This is the aby switch I use and it has worked very well for me, I run a Traynor YCS 50 and a Laney AOR 30, I haven't decided yet what configuration I want to use but this aby gives me many choices. The manual suggests using a boost before the aby switch because your guitar signal is split, I run a Tech 21 DoubleDrive right before the switch to boost when using both amps at once or off when only a/b mode is used.
Both Amps At Oncelofu What an incredible sound, very full and...and...
good.
I'm still trying combinations of these two amps with a variety of nice results and the Radial Bigshot was fairly cheap too, something like $79.00, also deals with the hum associated from two tube amps hooked up together, this is a very good pedal, Imho!:smilie_flagge17:


----------



## zontar (Oct 25, 2007)

jcayer said:


> Hi,
> 
> I plug two amps using my stereo chorus pedal outputs... Both amps works either with the chorus on or off.
> 
> Easy :smile:


I've done the same thing with my stereo echo.
And with a simple adjustment on the echo I can play through both amps or just one. I also put effects after the echo and can can play with a clean sound and a distorted/phased/flanged, etc echo--or vice versa.


----------



## devnulljp (Mar 18, 2008)

sesroh said:


> back to the two amps at once, I guess it would be best to buy one of those aby boxes. you think any shops around here carry them?

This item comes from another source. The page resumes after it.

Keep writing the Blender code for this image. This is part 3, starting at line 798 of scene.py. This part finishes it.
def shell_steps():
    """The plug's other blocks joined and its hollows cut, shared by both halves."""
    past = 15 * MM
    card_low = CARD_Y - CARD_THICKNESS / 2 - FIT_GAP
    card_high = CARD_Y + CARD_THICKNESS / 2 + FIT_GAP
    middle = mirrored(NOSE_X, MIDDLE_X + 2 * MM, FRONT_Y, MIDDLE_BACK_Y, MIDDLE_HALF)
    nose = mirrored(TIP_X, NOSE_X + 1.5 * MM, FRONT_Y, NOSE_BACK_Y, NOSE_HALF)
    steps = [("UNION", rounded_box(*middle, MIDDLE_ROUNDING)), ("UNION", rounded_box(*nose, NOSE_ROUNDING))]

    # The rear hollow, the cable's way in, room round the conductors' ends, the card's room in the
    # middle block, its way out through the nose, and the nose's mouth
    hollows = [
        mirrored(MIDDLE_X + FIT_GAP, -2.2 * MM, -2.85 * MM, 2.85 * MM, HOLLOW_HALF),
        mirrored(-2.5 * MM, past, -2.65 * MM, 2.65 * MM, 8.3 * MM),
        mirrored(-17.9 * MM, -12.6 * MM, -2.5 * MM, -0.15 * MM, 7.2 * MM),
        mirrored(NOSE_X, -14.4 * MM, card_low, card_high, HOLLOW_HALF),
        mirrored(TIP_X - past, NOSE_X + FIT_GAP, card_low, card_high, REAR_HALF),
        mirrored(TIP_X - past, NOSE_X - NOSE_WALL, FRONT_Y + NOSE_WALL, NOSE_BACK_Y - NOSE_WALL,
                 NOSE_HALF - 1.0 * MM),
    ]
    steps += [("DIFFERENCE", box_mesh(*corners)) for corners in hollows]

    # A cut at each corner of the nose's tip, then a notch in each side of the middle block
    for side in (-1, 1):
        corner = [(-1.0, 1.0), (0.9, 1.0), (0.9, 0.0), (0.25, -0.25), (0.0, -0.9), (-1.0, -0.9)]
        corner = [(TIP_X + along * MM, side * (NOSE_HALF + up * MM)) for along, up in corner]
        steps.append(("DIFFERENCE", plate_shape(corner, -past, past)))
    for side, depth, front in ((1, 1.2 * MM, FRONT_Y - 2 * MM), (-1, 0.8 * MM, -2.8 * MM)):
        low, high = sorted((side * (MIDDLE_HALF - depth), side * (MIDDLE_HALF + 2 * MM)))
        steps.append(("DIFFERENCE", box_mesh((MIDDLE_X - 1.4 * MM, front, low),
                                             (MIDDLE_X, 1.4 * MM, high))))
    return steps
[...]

Axe and you Shall Receive carries the Lehle stuff.

I run in stereo from a Dimension-C stereo chorus though, and that works well.


----------



## a Pack of Wolves (Sep 5, 2007)

this will seem so simply it's stupid

i use an ernie ball jr. stereo volume pedal


----------



## Alex (Feb 11, 2006)

I used a Tonebone switchbone with great success with a .Marshall 2061X and a low powered Fender Twin....it's a little more $$$ but the boost function on the unit is incredible and was as good as my RC booster for adding hair...

I'm not using mine(i sold the rig) so if your looking, PM me. Cheers.


----------



## Peter (Mar 25, 2008)

Just to make sure I'm understanding this, if I'm just daisy-chaining one amp into another I probably won't end up blowing it up due to the oscillation thing that was discussed a bit earlier in the thread?

I run an old Marshall Valvestate 8080 into a newer Valvestate V65R via the (non powered) line out on the 8080 into the input on the V65R right now.


----------



## randallflash (Apr 20, 2008)

*morley*

try a morley there cheep.


----------



## cbrown0019 (Jan 28, 2008)

I'm using the George lynch tripler right now with no problems

http://www.morleypedals.com/dtripler.html


----------



## JSX/6505 (Nov 18, 2007)

Budda said:


> sorry for the thread jack, but i was wondering:
> 
> would i be able to slave my traynor YCV80 from my peavey JSX? the YCV80's cleans are the best i've heard, and the crunch from the JSX suits what i play the best.
> 
> or i could AB/Y, but that's money i dont have.


Budda, I just bought a Signalflex A/B box for $24. 
1 input for you guitar, 2 inputs for two amps. I button operation. No power supply needed. Plug your JSX into one jack and the Traynor into the other. Way easier than connecting the two amps together.


----------